WHAT THE TASK ASKS: Print, exactly as they stand, the lines from the start of the listing to the line containing "its storage tray.", inclusive.

# # #

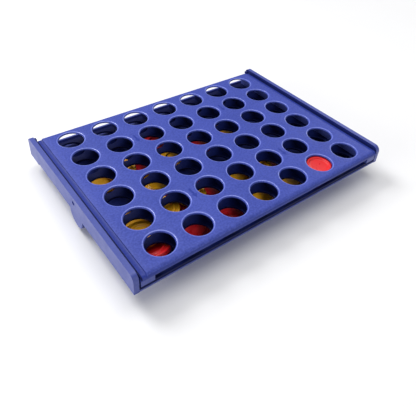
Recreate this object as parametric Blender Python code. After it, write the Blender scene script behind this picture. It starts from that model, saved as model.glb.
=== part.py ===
"""Four in a row frame, folded flat: a double-grid board hinged on its storage tray.

Metres, +Z up. The origin is on the floor, under the middle of the folded frame.
+X runs along the seven columns and +Y from the front edge, which is the top of
the board in play, to the hinge at the back.
"""

import math

import bmesh
import bpy
from mathutils import Matrix, Vector

MM = 0.001
GAP = 0.3 * MM

# Playing grid
COLUMNS = 7
ROWS = 6
COLUMN_PITCH = 35.0 * MM
ROW_PITCH = 31.2 * MM
FRONT_ROW_Y = -79.4 * MM
WINDOW_RADIUS = 11.9 * MM
WINDOW_SIDES = 16
CHANNEL_WIDTH = 31.5 * MM

# Board
BOARD_HALF_WIDTH = 132.6 * MM
BOARD_FRONT = -98.9 * MM
BOARD_BACK = 92.2 * MM
BOARD_TOP = 32.0 * MM
TOP_GRID_UNDERSIDE = 30.2 * MM
BORDER_X = 127.4 * MM
BORDER_TOP = 30.8 * MM
BORDER_UNDERSIDE = 29.4 * MM
BORDER_INNER_X = 125.0 * MM
EDGE_ROUND = 0.5 * MM
FRONT_ROLL = 4.2 * MM
FRONT_NOSE = 0.5 * MM
FRONT_SKIRT_DEPTH = 3.2 * MM
FRONT_SKIRT_UNDERSIDE = 27.3 * MM
BOTTOM_GRID_TOP = 20.4 * MM
BOTTOM_GRID_UNDERSIDE = 18.2 * MM
BOTTOM_GRID_FRONT = -97.0 * MM
BACK_BEVEL = 1.5 * MM
DIVIDER_FRONT = -90.5 * MM
SPACER_FRONT = -97.8 * MM
CORE_BACK = 91.8 * MM

# Hinge
HINGE_Y = 85.9 * MM
HINGE_Z = 23.6 * MM
PIN_RADIUS = 1.8 * MM
PIN_INNER_X = 127.8 * MM
PIN_OUTER_X = 136.4 * MM
PIN_SIDES = 16

# Tray
TRAY_FRONT = -97.7 * MM
TRAY_BACK = 98.9 * MM
WALL_INNER_X = 133.6 * MM
WALL_OUTER_X = 138.0 * MM
WALL_TOP = 34.0 * MM
WALL_FRONT_CORNER = 6.0 * MM
WALL_BACK_CORNER = 4.0 * MM
FLANGE_TOP = 17.7 * MM
FLANGE_UNDERSIDE = 16.0 * MM
FLANGE_BACK = 80.6 * MM
LEDGE_FRONT = 78.8 * MM
LEDGE_TOP = 15.7 * MM
LEDGE_UNDERSIDE = 14.0 * MM
BACK_LIP_FRONT = 97.0 * MM
BACK_LIP_TOP = 20.0 * MM
TUB_THICKNESS = 2.0 * MM
TUB_WALL = 2.4 * MM
TUB_BASE_HALF_WIDTH = 121.5 * MM
TUB_BASE_FRONT = -80.2 * MM
TUB_BASE_BACK = 76.5 * MM
TUB_RIM_HALF_WIDTH = 129.5 * MM
TUB_RIM_FRONT = -93.0 * MM
TUB_RIM_BACK = 80.0 * MM
TUB_CORNER = 9.0 * MM
HUB_Y = -2.5 * MM
HUB_Z = 15.0 * MM
HUB_RADIUS = 11.6 * MM
DIMPLE_Y = 0.0 * MM
DIMPLE_Z = 27.0 * MM
DIMPLE_RADIUS = 2.2 * MM
DIMPLE_DEPTH = 0.8 * MM
STOP_INNER_X = 131.2 * MM
STOP_FRONT = 94.7 * MM
STOP_UNDERSIDE = 28.8 * MM
STOP_TOP = 31.4 * MM

# Screws
SCREW_HEAD_RADIUS = 2.6 * MM
SCREW_SHANK_RADIUS = 1.2 * MM
SCREW_HEAD_HEIGHT = 1.5 * MM
SCREW_LENGTH = 8.0 * MM
SCREW_X = 126.2 * MM
SCREW_YS = (-84.0 * MM, -3.0 * MM, 72.0 * MM)

# Game discs
DISC_RADIUS = 15.5 * MM
DISC_HALF_FLANGE = 2.0 * MM
DISC_HALF_RING = 3.0 * MM
DISC_HALF_WEB = 1.4 * MM
DISC_RING_OUTER = 11.3 * MM
DISC_RING_INNER = 9.5 * MM
DISC_SIDES = 12
CHANNEL_DISC_SIDES = 16
CHANNEL_DISC_Z = TOP_GRID_UNDERSIDE - GAP - DISC_HALF_RING

BLUE = (0.052, 0.078, 0.42)
DEEP_BLUE = (0.035, 0.055, 0.33)
RED = (0.72, 0.02, 0.02)
YELLOW = (0.86, 0.66, 0.02)
STEEL = (0.62, 0.62, 0.64)


def clear_scene():
    """Start from an empty scene."""
    for old in list(bpy.data.objects):
        bpy.data.objects.remove(old, do_unlink=True)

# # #

SOLUTION FOR THIS EXERCISE:
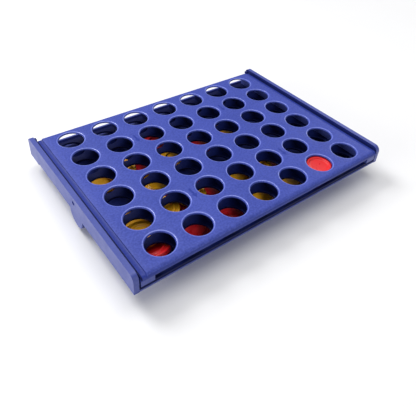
Recreate this object as parametric Blender Python code. After it, write the Blender scene script behind this picture. It starts from that model, saved as model.glb.
=== part.py ===
"""Four in a row frame, folded flat: a double-grid board hinged on its storage tray.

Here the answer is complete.